### [Exercise brief]
Tally how many lines of these entries hold the string "object". Return the number alone.

(Parts and joints as JSON)
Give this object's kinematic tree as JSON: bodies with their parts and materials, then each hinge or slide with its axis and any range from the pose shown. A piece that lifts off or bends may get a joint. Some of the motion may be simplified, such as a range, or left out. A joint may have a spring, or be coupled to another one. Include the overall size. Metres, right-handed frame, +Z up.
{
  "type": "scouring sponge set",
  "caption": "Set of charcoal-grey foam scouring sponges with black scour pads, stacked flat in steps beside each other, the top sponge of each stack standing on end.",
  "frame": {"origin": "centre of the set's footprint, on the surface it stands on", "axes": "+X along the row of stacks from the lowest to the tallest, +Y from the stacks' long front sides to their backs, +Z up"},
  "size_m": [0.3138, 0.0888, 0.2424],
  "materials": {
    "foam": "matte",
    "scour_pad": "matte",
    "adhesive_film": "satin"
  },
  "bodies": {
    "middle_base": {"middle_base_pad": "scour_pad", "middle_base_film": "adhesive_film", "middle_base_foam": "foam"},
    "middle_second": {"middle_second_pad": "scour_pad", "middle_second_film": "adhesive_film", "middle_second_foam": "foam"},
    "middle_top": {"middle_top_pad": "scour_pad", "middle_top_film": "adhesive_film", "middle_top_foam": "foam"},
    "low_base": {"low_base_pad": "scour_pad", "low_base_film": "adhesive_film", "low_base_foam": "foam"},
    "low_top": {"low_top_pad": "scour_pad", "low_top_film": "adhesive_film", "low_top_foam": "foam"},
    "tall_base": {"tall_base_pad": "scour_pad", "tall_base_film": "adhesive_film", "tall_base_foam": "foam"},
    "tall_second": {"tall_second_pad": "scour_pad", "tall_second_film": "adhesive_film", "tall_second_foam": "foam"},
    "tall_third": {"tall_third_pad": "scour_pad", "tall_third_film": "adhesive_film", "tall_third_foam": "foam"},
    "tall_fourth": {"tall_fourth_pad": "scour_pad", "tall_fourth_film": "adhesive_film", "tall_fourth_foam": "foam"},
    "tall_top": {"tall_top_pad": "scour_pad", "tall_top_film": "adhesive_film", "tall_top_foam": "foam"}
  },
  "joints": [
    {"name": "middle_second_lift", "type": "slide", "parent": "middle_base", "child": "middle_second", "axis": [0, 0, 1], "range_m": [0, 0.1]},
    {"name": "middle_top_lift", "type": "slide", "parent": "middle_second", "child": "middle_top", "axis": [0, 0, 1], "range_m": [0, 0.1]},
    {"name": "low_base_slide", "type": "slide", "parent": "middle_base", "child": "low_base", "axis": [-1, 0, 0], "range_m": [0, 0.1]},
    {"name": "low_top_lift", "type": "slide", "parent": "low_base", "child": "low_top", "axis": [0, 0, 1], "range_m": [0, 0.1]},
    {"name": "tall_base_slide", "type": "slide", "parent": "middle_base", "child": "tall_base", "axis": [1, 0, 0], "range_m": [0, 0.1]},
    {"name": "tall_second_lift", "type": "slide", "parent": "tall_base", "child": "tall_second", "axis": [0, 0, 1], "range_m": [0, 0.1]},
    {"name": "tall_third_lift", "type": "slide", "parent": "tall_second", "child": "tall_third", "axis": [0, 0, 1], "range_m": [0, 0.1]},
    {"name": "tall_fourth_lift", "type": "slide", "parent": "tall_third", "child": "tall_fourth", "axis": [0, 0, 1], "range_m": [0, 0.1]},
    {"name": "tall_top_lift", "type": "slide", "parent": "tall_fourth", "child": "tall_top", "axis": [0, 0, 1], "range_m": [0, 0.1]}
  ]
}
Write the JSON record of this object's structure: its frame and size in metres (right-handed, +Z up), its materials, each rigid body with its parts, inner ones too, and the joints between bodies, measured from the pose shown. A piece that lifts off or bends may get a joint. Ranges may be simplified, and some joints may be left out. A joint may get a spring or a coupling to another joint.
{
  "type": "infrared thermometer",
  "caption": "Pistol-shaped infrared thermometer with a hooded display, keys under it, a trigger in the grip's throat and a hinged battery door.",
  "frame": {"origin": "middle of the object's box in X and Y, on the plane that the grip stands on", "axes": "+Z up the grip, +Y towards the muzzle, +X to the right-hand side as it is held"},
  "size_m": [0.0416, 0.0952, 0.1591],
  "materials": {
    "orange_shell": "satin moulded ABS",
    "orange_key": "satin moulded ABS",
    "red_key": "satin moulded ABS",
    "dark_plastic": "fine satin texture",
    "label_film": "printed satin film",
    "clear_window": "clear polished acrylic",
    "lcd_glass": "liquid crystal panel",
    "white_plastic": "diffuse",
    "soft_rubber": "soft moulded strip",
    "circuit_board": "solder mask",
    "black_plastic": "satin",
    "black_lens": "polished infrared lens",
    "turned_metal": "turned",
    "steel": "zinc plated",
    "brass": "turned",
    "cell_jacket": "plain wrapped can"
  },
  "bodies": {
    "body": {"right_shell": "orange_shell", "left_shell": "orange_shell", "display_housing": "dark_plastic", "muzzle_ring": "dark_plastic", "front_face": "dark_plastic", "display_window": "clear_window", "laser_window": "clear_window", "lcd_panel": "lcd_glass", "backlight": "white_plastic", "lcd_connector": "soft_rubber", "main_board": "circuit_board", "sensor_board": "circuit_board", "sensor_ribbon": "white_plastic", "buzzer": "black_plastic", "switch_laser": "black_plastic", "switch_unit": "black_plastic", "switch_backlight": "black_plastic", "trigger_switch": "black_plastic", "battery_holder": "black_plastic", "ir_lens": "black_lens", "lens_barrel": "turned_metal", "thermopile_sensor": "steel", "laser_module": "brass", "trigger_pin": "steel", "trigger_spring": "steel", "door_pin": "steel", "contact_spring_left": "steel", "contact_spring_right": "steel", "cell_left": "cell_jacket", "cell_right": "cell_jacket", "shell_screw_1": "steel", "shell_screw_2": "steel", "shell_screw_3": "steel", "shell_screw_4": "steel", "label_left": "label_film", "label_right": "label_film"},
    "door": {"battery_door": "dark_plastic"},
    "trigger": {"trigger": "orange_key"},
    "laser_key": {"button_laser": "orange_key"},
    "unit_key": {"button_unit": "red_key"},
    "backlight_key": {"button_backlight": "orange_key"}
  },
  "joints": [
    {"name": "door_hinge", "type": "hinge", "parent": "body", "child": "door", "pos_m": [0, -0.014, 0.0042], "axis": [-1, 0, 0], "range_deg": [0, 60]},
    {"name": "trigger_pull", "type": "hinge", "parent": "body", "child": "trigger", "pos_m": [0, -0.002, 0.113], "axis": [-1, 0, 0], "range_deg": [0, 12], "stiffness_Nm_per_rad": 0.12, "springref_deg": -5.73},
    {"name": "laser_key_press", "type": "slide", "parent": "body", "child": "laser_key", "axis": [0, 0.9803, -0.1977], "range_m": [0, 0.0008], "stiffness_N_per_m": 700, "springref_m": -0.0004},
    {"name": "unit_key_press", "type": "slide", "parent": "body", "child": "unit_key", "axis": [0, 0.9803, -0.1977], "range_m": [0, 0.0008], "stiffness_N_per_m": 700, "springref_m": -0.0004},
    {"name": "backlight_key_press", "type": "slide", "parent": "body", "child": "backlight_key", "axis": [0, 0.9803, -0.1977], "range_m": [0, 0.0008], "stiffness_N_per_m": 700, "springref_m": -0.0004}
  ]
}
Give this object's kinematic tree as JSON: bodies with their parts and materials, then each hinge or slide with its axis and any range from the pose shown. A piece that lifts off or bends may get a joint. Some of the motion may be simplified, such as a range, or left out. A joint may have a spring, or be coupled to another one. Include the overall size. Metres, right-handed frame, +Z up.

--

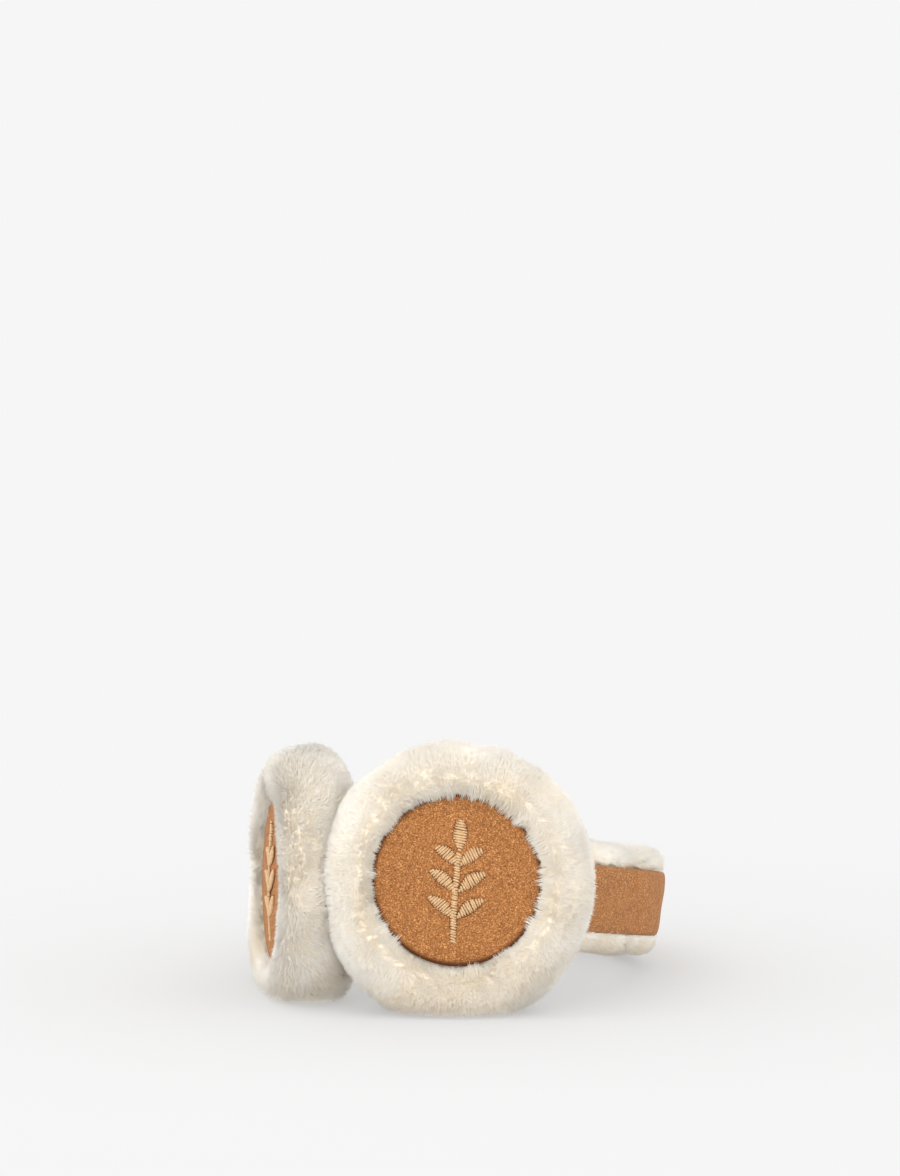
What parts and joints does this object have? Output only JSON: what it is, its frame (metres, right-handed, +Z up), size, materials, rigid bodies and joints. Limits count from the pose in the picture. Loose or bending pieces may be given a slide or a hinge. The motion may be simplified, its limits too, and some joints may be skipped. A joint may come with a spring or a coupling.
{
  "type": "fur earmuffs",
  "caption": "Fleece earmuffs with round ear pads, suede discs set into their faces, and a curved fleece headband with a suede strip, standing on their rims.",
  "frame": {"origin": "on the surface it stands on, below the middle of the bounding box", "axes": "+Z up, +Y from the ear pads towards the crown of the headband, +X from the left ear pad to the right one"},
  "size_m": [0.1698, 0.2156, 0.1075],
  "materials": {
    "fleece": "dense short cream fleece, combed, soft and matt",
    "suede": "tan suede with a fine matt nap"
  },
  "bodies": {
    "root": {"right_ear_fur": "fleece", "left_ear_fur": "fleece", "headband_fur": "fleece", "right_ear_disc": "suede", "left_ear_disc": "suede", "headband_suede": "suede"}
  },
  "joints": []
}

### [Answer in full]
5